Nansedalia Ramirez is a youth leader from Mexico. She says that her and her community have suffered due to mining and hydropower. Her home is among the forests. Her home is being logged and destroyed, and due to her activism she has faced several threats.
“As youth, we want to unite our voice, voices who can’t be heard, who are putting their lives in danger on a daily basis.” – Nansedalia Ramirez
“A young girl is being threatened for carrying the heart of the community.” – David Munene
Nidia’s family was forcefully displaced due to hydropower infrastructure in 1974. She wasn’t able to learn her own language. Her people lost their traditions, their dances, their culture, their food sovereignty. Her organization works to recover everything they lost. It was from her father that she inherited this fight and fighting spirit. Her father had been imprisoned due to his activism and his fight for his people’s rights and land tenure. She hopes to convince other youth to also continue this fight and to fight for their ancestors.
“Someone will publish a language that was lost…How do you discover a language that was lost?” -David Munene
Munene then ends with asking a woman named Annabelle to come up to the front to play violin for an “intermission” to “heal the soul.” The song is called “The End of the World”.
The last speaker I will highlight and the last of the speakers was Ina-Maria. She is from Namibia but was born in exile in Angola during the liberation struggle against South African apartheid occupation in Namibia. Her father, a commander, was killed in the war from a car bomb. She grew up in a refugee camp for a few years before being displaced to the former East Germany in 1985. This is why she speaks German as well now. Growing up in East Germany, she was told to fight capitalism from a young age, something she still holds in her heart now.
After 1990, she returned home to Namibia but notes that she “never really felt at home”. She was too black for the White elite in Namibia but too white for Black people there.
She found her passion in fashion design, but knew that she could not work in the fashion industry. She could not look past the industry’s exploration of the environment and of people, so she found her calling in community work.
In 2020, a Canadian company was going to begin fracking for oil and gas in the Kavango Basin. She felt betrayed. The actual people living there, never benefited or gained anything from the war. And since independence, the government has been captured more and more by corporate powers.
“But for me, you are not going to touch the Kavango. That is our homeland.”
Namibia is a very dry country, the Kavango delta is the only place they can grow food. It is the home to several endangered species. But it is also home of the first nations, to the San people. They are hunter gatherers who depend on their land.

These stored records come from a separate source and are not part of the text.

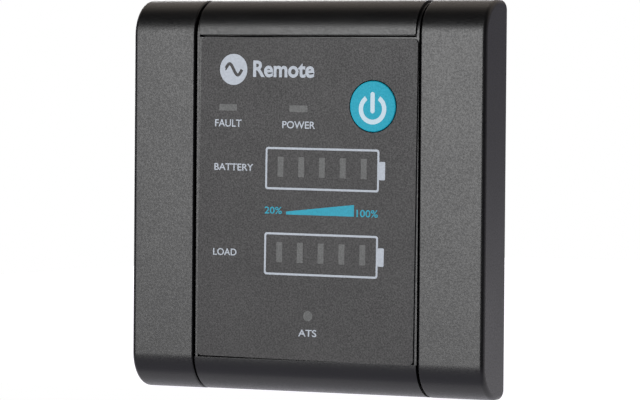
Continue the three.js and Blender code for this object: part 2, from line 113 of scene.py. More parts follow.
def light_world():
    """White seen directly; as a light it is a white sweep behind the panel, a pale table below and
    a dark room in front and above."""
    world = bpy.data.worlds.new("studio")
    bpy.context.scene.world = world
    world.use_nodes = True
    tree = world.node_tree
    tree.nodes.clear()
    way = node(tree, "ShaderNodeTexCoord").outputs["Generated"]
    axes = node(tree, "ShaderNodeSeparateXYZ", Vector=way)
    sweep = node(tree, "ShaderNodeMapRange", Value=axes.outputs["Z"],
                 From_Min=0.0, From_Max=0.7, To_Min=0.34, To_Max=0.85)
    behind = node(tree, "ShaderNodeMapRange", {"interpolation_type": "SMOOTHSTEP"},
                  Value=axes.outputs["Y"], From_Min=-0.15, From_Max=0.35, To_Min=0.02,
                  To_Max=sweep.outputs[0])
    below = node(tree, "ShaderNodeMapRange", {"interpolation_type": "SMOOTHSTEP"},
                 Value=axes.outputs["Z"], From_Min=0.0, From_Max=-0.5, To_Min=0.0, To_Max=0.6)
    glow = node(tree, "ShaderNodeMath", {"operation": "MAXIMUM"},
                i0=behind.outputs[0], i1=below.outputs[0])
    warmth = node(tree, "ShaderNodeMapRange", Value=axes.outputs["Z"], From_Min=0.0, From_Max=0.7)
    tint = node(tree, "ShaderNodeMix", {"data_type": "RGBA"}, i0=warmth.outputs[0],
                i6=linear("#f1eeff"), i7=linear("#fff2e6"))
    room = node(tree, "ShaderNodeBackground", Color=tint.outputs[2], Strength=glow.outputs[0])
    seen = node(tree, "ShaderNodeBackground", Color=(1, 1, 1, 1), Strength=1.0)
    path = node(tree, "ShaderNodeLightPath")
    mix = node(tree, "ShaderNodeMixShader", i0=path.outputs["Is Camera Ray"],
               i1=room.outputs[0], i2=seen.outputs[0])
    node(tree, "ShaderNodeOutputWorld", Surface=mix.outputs[0])


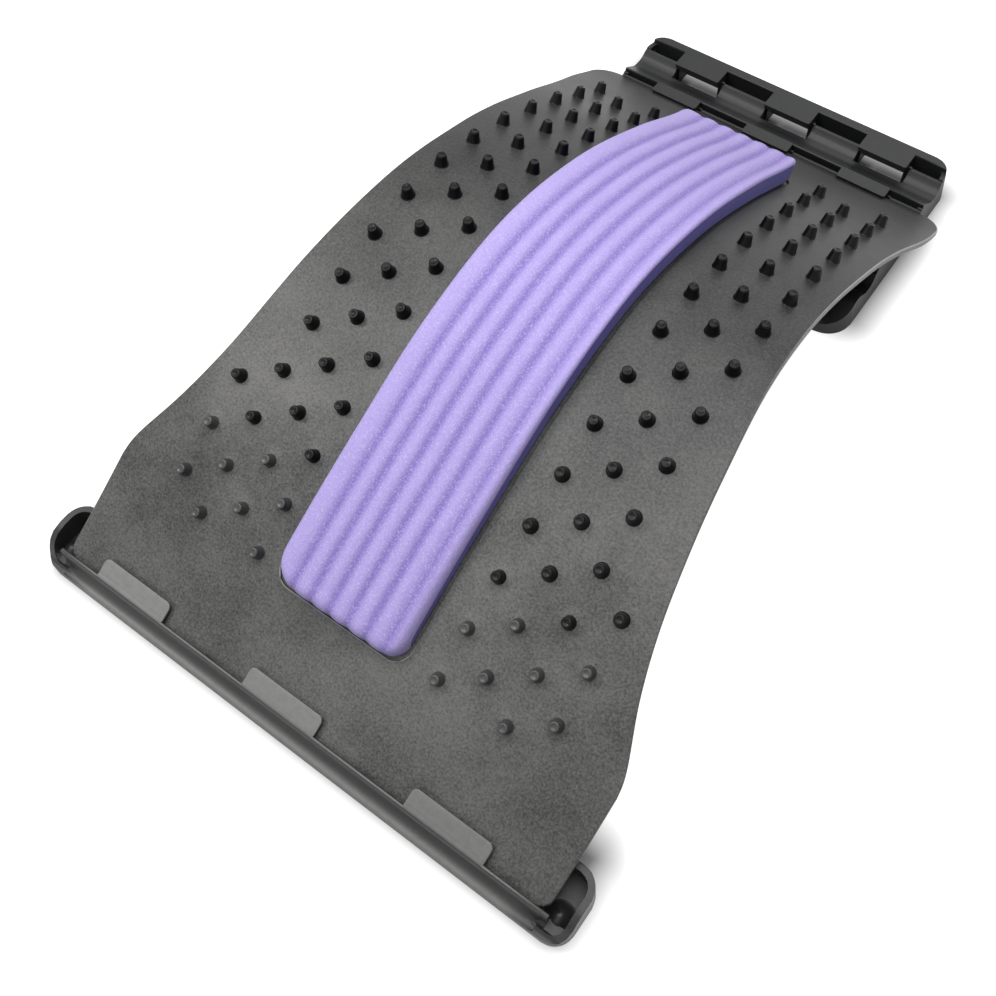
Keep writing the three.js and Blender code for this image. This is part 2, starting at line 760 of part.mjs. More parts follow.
// Ribs under the base, along it and across it.
function crossRibs() {
  const rib = mouldedWall / 2;
  const along = [-1, 0, 1].map((place) => {
    const x = place * (waistWidth / 2 - crossRibPitch / 2);
    return block(x - rib, x + rib, 0, baseLength, 0, crestHeight);
  });
  const cross = [];
  for (let y = barDepth + crossRibPitch; y < trayNear - rib; y += crossRibPitch) {
    cross.push(block(-nearWidth, nearWidth, y - rib, y + rib, 0, crestHeight));
  }
  return joined([...along, ...cross]);
}

// The room that the seated plate takes in the tray.
function slotRoom() {
  const half = plateFarWidth / 2 + cutOverrun;
  const lower = -plateThickness - clearance;
  const band = plateBand(-cutOverrun, curveLength + cutOverrun, lower, clearance, profileSpans);
  return across(band, -half, half).intersect(
    block(-half, half, trayNear, plateFar + clearance, 0, crestHeight));
}

function basePlate() {
  const waist = drafted(waistCorners, waistTop, barDraft);
  const holes = holeMiddles.map((middle) => hole(middle, 0, -cutOverrun, waistTop + cutOverrun));
  const cuts = [underHollows(), slotRoom(), ...holes];
  for (let row = 0; row < rowCount; row += 1) cuts.push(wellCuts(row), ...windowCuts(row));
  return joined([nearBar(), waist, farTray()]).subtract(joined(cuts));
}

// The assembly

function finish(name, color, roughness) {
  return new THREE.MeshStandardMaterial({ name, color, roughness, metalness: 0 });
}

function piece(name, solid, material) {
  const mesh = new THREE.Mesh(geometryOf(solid), material);
  mesh.name = name;
  return mesh;
}

const group = new THREE.Group();
group.add(piece('base_plate', basePlate(), finish('base plastic', plasticColour, plasticRoughness)));
group.add(piece('arch_plate', archPlate(), finish('arch plastic', plasticColour, plasticRoughness)));
group.add(piece('foam_pad', foamPad(), finish('foam', padColour, padRoughness)));
group.add(piece('pad_tape', padTape(), finish('tape', tapeColour, tapeRoughness)));
group.position.y = -baseLength / 2;

export default group;
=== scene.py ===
import math

import bmesh
import bpy
from mathutils import Matrix, Vector


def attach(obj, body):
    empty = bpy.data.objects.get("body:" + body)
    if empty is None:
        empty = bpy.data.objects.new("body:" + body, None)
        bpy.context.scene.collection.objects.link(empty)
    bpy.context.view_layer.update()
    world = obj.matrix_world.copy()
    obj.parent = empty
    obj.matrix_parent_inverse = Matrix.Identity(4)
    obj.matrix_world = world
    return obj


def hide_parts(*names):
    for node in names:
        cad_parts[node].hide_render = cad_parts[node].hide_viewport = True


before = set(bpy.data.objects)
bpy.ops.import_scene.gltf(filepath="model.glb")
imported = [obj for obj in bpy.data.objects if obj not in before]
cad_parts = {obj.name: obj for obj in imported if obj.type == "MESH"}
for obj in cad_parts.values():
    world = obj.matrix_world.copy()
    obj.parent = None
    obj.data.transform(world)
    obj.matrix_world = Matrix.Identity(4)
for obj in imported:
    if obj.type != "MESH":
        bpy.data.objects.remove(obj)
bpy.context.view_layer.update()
mm = 0.001


# small helpers

def newObject(name, mesh):
    made = bpy.data.objects.new(name, mesh)
    bpy.context.scene.collection.objects.link(made)
    return made


def meshFrom(name, points, faces):
    mesh = bpy.data.meshes.new(name)
    mesh.from_pydata([tuple(p) for p in points], [], faces)
    mesh.validate()
    mesh.update()
    return mesh


def settle(made):
    # the modifiers' result becomes the plain mesh, and the modifiers go
    dg = bpy.context.evaluated_depsgraph_get()
    plain = bpy.data.meshes.new_from_object(made.evaluated_get(dg), depsgraph=dg)
    plain.name = made.name
    made.modifiers.clear()
    made.data = plain


def recalculate(mesh):
    work = bmesh.new()
    work.from_mesh(mesh)
    bmesh.ops.recalc_face_normals(work, faces=work.faces)
    work.to_mesh(mesh)
    work.free()
    mesh.update()


def smooth(mesh, sharpAngle):
    mesh.shade_smooth()
    mesh.set_sharp_from_angle(angle=math.radians(sharpAngle))


# the bow of the plate, in millimetres from the near edge of the base

bow = {
    "baseLength": 386,
    "start": 7.8, "end": 352.1,
    "startTop": 11.2, "endTop": 11.9, "crest": 82.6,
    "shares": [(0, 0), (0.05, 0.123), (0.152, 0.393), (0.268, 0.657), (0.398, 0.905), (0.529, 1),
               (0.66, 0.873), (0.79, 0.588), (0.906, 0.254), (0.964, 0.089), (1, 0)],
    "samples": 60,  # points on each stretch of the spline
}
baseHalf = bow["baseLength"] / 2


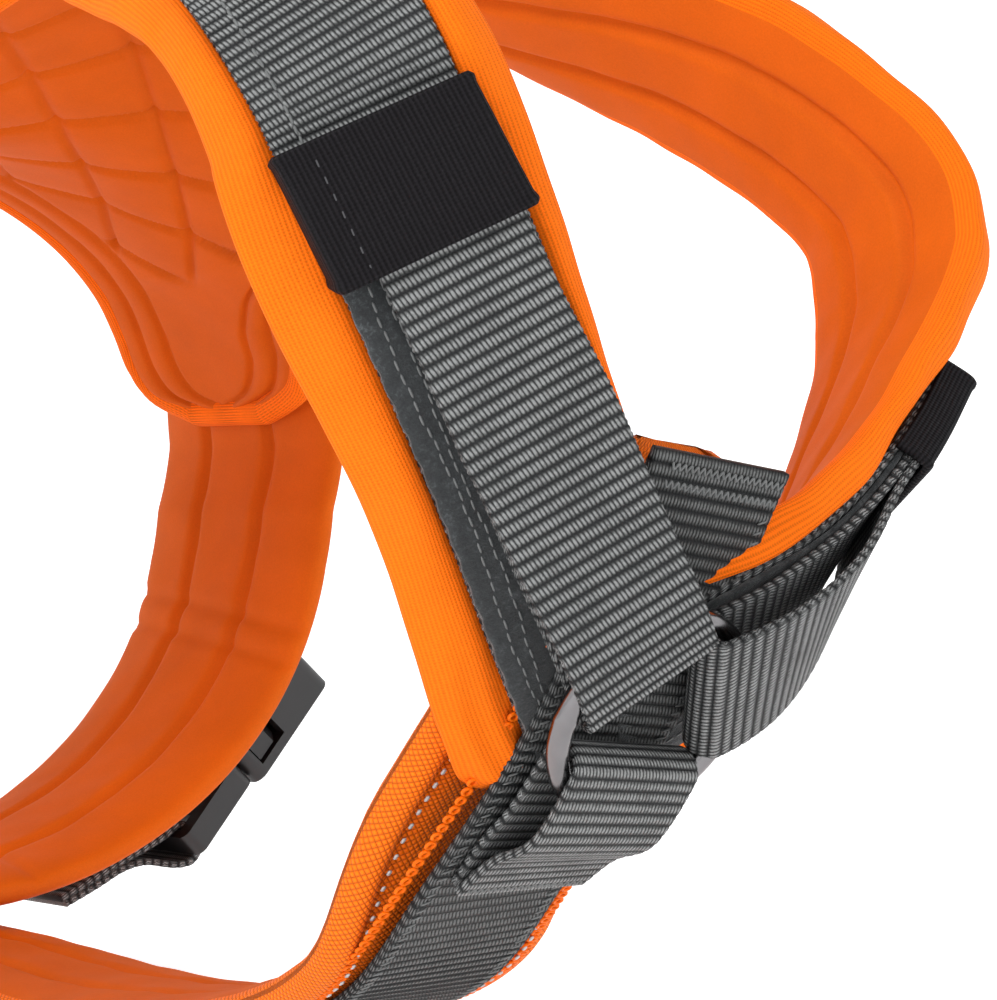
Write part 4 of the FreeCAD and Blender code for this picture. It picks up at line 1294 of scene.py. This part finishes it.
def dim_studio():
    """World light: bright overhead, dim at the sides, as in a room lit by softboxes."""
    world = bpy.data.worlds.new("studio")
    bpy.context.scene.world = world
    world.use_nodes = True
    tree = world.node_tree
    background = tree.nodes["Background"]
    coords = tree.nodes.new("ShaderNodeTexCoord")
    split = tree.nodes.new("ShaderNodeSeparateXYZ")
    ramp = tree.nodes.new("ShaderNodeValToRGB")
    lift = tree.nodes.new("ShaderNodeMath")
    lift.operation = "MULTIPLY_ADD"
    lift.inputs[1].default_value = 0.5
    lift.inputs[2].default_value = 0.5
    ramp.color_ramp.elements[0].position = 0.5
    ramp.color_ramp.elements[0].color = (0.12, 0.12, 0.12, 1)
    ramp.color_ramp.elements[1].position = 0.85
    ramp.color_ramp.elements[1].color = (0.9, 0.9, 0.9, 1)
    tree.links.new(coords.outputs["Generated"], split.inputs[0])
    tree.links.new(split.outputs[2], lift.inputs[0])
    tree.links.new(lift.outputs[0], ramp.inputs[0])
    tree.links.new(ramp.outputs[0], background.inputs[0])
    background.inputs[1].default_value = 0.3


def add_light(name, place, size, power):
    """Square softbox aimed at the middle of the harness."""
    data = bpy.data.lights.new(name, "AREA")
    data.size = size
    data.energy = power
    obj = bpy.data.objects.new(name, data)
    obj.location = place
    aim = Vector(HARNESS_MIDDLE) - Vector(place)
    obj.rotation_euler = aim.to_track_quat("-Z", "Y").to_euler()
    bpy.context.scene.collection.objects.link(obj)


# ---- add-on layout ----
class HarnessColors(bpy.types.PropertyGroup):
    """Colours of the harness"""

    orange: bpy.props.FloatVectorProperty(
        name="Padding", description="Colour of the padding's cover and lining",
        subtype="COLOR", size=3, min=0, max=1, default=(0.84, 0.142, 0.003),
    )
    webbing: bpy.props.FloatVectorProperty(
        name="Webbing", description="Colour of the bright yarn in the webbing",
        subtype="COLOR", size=3, min=0, max=1, default=(0.2, 0.205, 0.205),
    )


class HARNESS_OT_shoulders(bpy.types.Operator):
    """Make both padded shoulder straps"""

    bl_idname = "harness.shoulders"
    bl_label = "Shoulder straps"

    def execute(self, context):
        shoulder("right", RIGHT_SHOULDER, 1)
        shoulder("left", LEFT_SHOULDER, -1)
        return {"FINISHED"}


class HARNESS_OT_chest(bpy.types.Operator):
    """Make the chest pad, its webbing and the ring"""

    bl_idname = "harness.chest"
    bl_label = "Chest piece"

    def execute(self, context):
        chest()
        return {"FINISHED"}


class HARNESS_OT_girth(bpy.types.Operator):
    """Make the belly pad and its webbing"""

    bl_idname = "harness.girth"
    bl_label = "Girth"

    def execute(self, context):
        girth()
        return {"FINISHED"}


class HARNESS_OT_saddle(bpy.types.Operator):
    """Make the saddle, the grab handle and the rear ring's loop"""

    bl_idname = "harness.saddle"
    bl_label = "Saddle"

    def execute(self, context):
        saddle()
        return {"FINISHED"}


class HARNESS_OT_buckles(bpy.types.Operator):
    """Make the side webbing and finish both buckles"""

    bl_idname = "harness.buckles"
    bl_label = "Buckles"

    def execute(self, context):
        for side, turn in (("left", 1), ("right", -1)):
            side_webbing(side, turn)
            buckle(side, turn)
        return {"FINISHED"}


class HARNESS_OT_stage(bpy.types.Operator):
    """Make the floor, the lights and the camera"""

    bl_idname = "harness.stage"
    bl_label = "Stage"

    def execute(self, context):
        stage()
        return {"FINISHED"}


class HARNESS_PT_panel(bpy.types.Panel):
    """Lists the harness makers"""

    bl_idname = "HARNESS_PT_panel"
    bl_label = "Harness"
    bl_space_type = "VIEW_3D"
    bl_region_type = "UI"
    bl_category = "Harness"

    def draw(self, context):
        colors = context.scene.harness_colors
        self.layout.prop(colors, "orange")
        self.layout.prop(colors, "webbing")
        for maker in MAKERS:
            self.layout.operator(maker.bl_idname)


MAKERS = [
    HARNESS_OT_shoulders,
    HARNESS_OT_chest,
    HARNESS_OT_girth,
    HARNESS_OT_saddle,
    HARNESS_OT_buckles,
    HARNESS_OT_stage,
]
CLASSES = [HarnessColors, *MAKERS, HARNESS_PT_panel]


def register():
    for made in CLASSES:
        bpy.utils.register_class(made)
    bpy.types.Scene.harness_colors = bpy.props.PointerProperty(type=HarnessColors)


def unregister():
    del bpy.types.Scene.harness_colors
    for made in reversed(CLASSES):
        bpy.utils.unregister_class(made)


def main():
    """Makes the whole harness and its stage."""
    register()
    make_looks(bpy.context.scene.harness_colors)
    for maker in MAKERS:
        group, action = maker.bl_idname.split(".")
        getattr(getattr(bpy.ops, group), action)()


if __name__ == "__main__":
    main()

Since many knew of her father and many of the kids that were exiled have become part of the elite community, she actually got a call from the Secretary General of the ruling party (who was actually her neighbor and someone she thought of as a friend before) to intimidate her from her activism. Unfortunately it did not stop there. After organizing a protest where they went to an UNESCO office, since the basin is an UNESCO heritage site, a PR person from UNESCO used their profile to get information about Ina Maria. This was a further attempt to intimidate and silence her and her efforts.
This Canadian company did zero community engagement early on. Without a newspaper article that came out about the fracking, no one in the community would have known. So when they were finally forced to start doing community engagement, Ina Maria went to one of the events. She asked them about their lack of community engagement, putting them on the spot. On her way out, she was approached by two police officers. They wanted to arrest her for causing a disturbance. She said she didn’t know how she got the strength, but she pulled out her phone and started filming them and told them to leave her alone. They got so scared that they let her go. But this was just a start, unfortunately. At COP26 she was chased and intimidated. She was able to speak before Greta Thunberg spoke, and was able to raise awareness about the campaign. After the conferences she had to stay behind for several weeks to do security training and other security measures. Even when she goes to a club or a restaurant she sees people taking photos of her that she knows are part of the oil industry. This happened that week as well during COP28. But no matter the threat and the difficulty, she is not afraid.
“Fear is not something in our hearts. I don’t even know what fear is. I just know I have to defend my homeland. There is space for a better world.”
Annabelle is then invited back up and is asked to also introduce herself. She is a young woman from Hong Kong who uses music to spread the message about climate change. “Music is always a tool to inspire, to empower people.”
Her second and final song is titled “Heal The World”.
“This event shows me why I am here.” – a man from west Papua says about COP when the floor is opened up for anyone to speak.
Munene ends the panel part, reminding everyone to “Now give names to environmental defenders…they are not just a statistic”, and to “call out their names when we need courage.” Environmental defenders; “they are just like you and I, but they are not afraid.” Fear isn’t in the vocabulary of environmental defenders. They knowingly put their lives in danger everyday fighting for the environment and the people. But they cannot stop, because if they dont fight, then who will fight for them? They continue to fight after seeing their land destroyed and threatened over and over again. But they prove their immense power and ability to organize, and protect the people and land over and over again.
For the last five minutes of the event, everyone is asked to stand up and to hold hands with the person to your left and right. We all end up in a big circle of sorts and are led through a spoken meditation. We are all reminded once again of the power love holds in all of us. To use love in our fight and let it flow throughout us as we go into the world. I close my eyes and take in all the feelings and emotions I have felt and seen today. It’s truly beautiful. I may not know the two people I am holding hands with nor all the people in the room personally, but I do know we all hold the same love and want to protect. I leave the room with nothing but hope.